** WHAT TO WORK ON **
Beginning at the first line of the data, print each line exactly, stopping after the line that contains "2]))) / EDGE_LINE)".

** STORED DATA **
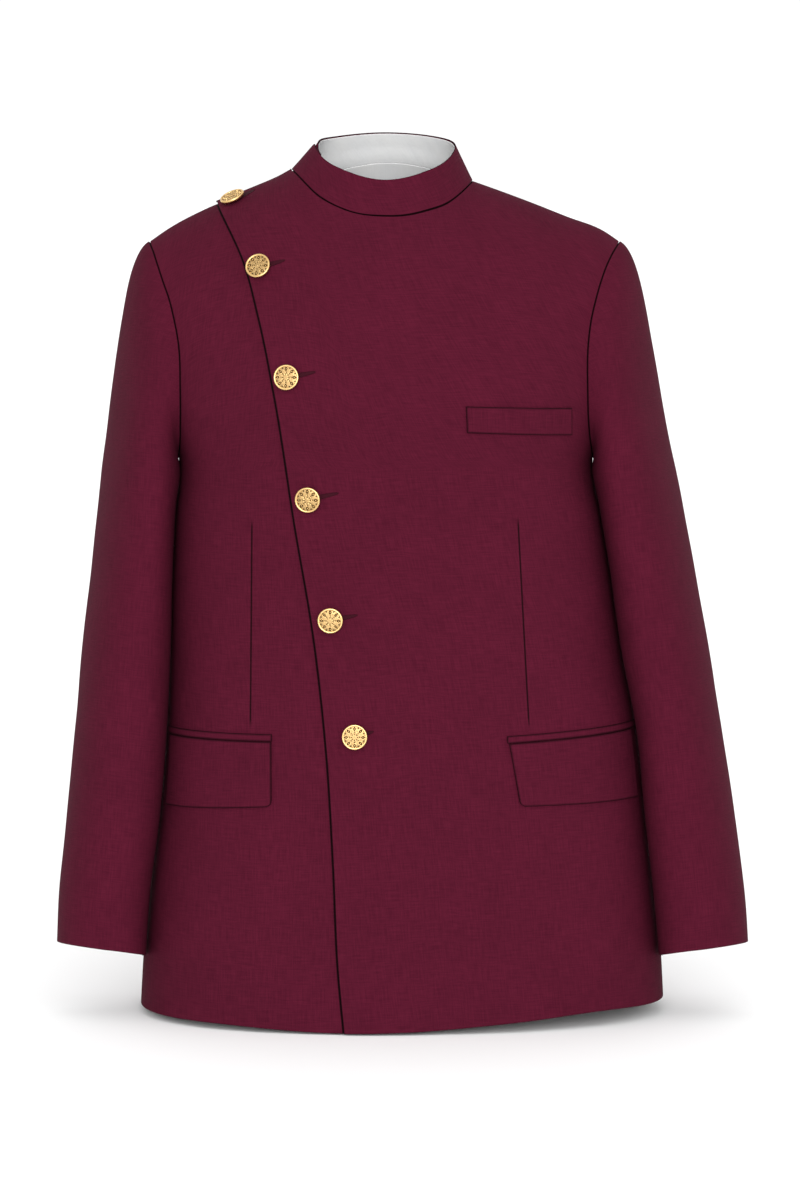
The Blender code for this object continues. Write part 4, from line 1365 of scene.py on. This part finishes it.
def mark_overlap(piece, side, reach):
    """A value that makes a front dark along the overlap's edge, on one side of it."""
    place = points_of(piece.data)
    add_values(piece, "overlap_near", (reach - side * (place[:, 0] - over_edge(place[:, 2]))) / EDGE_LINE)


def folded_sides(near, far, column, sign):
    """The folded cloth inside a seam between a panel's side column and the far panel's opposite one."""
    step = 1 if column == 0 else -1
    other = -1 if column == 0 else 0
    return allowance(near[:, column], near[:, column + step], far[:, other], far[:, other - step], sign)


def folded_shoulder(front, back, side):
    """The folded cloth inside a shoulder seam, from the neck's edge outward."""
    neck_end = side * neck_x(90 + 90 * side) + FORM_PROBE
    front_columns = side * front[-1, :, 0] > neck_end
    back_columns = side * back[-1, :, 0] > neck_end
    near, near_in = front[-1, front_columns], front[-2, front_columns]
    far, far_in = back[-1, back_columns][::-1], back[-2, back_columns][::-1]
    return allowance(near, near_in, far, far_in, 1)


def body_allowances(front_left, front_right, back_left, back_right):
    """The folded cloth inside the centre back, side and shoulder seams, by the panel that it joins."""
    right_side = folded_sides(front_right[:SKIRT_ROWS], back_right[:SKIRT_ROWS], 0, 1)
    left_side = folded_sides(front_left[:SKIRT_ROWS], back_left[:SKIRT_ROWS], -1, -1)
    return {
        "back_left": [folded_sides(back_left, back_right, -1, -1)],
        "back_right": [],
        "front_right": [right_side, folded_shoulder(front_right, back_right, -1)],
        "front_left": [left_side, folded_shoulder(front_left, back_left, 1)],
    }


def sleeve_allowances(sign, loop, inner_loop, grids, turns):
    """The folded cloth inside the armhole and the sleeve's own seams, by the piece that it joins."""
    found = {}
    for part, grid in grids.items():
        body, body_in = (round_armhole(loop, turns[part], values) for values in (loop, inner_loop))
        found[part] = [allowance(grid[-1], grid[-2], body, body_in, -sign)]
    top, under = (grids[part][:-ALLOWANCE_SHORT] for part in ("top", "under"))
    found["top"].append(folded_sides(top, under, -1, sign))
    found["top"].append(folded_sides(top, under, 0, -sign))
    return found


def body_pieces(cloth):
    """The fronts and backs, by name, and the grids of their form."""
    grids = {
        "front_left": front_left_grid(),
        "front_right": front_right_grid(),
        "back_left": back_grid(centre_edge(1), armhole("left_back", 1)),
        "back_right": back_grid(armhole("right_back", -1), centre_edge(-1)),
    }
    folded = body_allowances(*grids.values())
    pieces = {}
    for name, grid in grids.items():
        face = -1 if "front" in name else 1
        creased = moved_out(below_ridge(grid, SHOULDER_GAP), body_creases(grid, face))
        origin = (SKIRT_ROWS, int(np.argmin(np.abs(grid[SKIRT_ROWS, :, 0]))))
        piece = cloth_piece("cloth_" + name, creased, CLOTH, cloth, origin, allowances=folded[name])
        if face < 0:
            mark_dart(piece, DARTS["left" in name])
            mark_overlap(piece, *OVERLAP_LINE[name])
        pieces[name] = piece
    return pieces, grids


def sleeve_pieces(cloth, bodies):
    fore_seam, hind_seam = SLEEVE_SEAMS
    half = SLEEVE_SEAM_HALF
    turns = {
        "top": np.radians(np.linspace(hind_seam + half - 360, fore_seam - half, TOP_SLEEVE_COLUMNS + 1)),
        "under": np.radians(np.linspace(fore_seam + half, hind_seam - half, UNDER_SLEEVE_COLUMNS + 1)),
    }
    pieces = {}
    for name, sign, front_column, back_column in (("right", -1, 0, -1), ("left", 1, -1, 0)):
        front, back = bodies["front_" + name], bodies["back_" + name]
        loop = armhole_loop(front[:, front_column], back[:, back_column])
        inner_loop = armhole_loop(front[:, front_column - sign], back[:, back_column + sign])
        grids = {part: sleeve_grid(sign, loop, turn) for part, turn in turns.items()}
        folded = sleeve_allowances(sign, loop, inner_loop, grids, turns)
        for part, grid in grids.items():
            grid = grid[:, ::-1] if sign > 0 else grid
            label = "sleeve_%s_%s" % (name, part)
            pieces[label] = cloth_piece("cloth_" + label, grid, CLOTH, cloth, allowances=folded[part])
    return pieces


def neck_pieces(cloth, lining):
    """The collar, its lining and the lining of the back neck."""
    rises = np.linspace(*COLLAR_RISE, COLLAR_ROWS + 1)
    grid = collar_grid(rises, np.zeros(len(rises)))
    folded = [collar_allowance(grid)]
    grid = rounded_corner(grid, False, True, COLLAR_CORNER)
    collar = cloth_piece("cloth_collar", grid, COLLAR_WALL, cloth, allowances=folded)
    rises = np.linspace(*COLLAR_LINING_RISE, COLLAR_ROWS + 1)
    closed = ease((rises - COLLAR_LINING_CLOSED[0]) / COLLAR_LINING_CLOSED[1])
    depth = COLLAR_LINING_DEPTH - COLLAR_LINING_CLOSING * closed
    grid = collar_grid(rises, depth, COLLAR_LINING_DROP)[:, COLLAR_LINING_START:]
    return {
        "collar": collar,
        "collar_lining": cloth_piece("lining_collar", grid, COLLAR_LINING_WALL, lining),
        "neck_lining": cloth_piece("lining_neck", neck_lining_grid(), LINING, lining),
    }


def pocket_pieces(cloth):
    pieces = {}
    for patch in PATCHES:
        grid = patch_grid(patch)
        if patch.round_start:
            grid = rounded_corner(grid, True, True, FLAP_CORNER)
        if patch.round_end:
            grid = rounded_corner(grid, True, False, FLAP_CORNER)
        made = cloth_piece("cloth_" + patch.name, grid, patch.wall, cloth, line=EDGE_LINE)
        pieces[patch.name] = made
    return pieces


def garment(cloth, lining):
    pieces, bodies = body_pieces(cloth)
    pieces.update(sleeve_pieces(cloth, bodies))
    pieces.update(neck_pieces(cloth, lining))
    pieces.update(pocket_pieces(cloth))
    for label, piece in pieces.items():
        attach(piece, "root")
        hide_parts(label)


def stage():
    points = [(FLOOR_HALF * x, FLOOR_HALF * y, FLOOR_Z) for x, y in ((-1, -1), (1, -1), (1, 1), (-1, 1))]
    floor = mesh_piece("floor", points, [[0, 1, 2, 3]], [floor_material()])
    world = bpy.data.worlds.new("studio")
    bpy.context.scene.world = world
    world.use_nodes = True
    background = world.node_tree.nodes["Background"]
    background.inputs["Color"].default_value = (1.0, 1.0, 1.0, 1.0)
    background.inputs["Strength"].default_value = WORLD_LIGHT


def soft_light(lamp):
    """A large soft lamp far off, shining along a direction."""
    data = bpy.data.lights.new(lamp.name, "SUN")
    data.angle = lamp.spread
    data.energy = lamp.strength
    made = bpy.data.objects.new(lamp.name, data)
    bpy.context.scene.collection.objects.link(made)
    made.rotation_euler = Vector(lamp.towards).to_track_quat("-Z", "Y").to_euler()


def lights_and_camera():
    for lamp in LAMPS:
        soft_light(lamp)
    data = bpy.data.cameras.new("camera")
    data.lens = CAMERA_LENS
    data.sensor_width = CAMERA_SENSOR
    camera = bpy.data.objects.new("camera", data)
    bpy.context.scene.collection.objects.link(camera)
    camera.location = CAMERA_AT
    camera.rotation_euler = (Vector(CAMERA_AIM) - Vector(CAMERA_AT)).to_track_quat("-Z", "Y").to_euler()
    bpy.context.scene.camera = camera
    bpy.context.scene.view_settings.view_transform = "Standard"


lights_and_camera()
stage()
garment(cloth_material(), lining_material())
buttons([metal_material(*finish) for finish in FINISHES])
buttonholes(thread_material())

** OUTPUT **
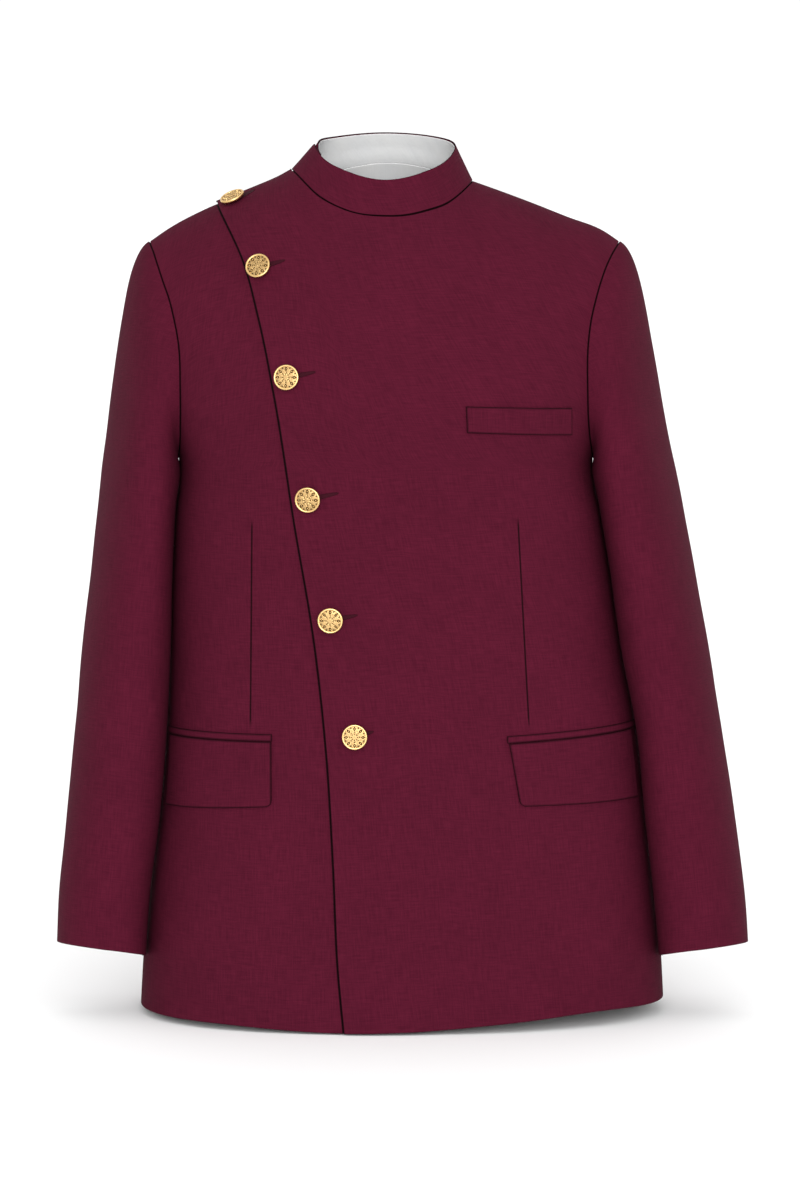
The Blender code for this object continues. Write part 4, from line 1365 of scene.py on. This part finishes it.
def mark_overlap(piece, side, reach):
    """A value that makes a front dark along the overlap's edge, on one side of it."""
    place = points_of(piece.data)
    add_values(piece, "overlap_near", (reach - side * (place[:, 0] - over_edge(place[:, 2]))) / EDGE_LINE)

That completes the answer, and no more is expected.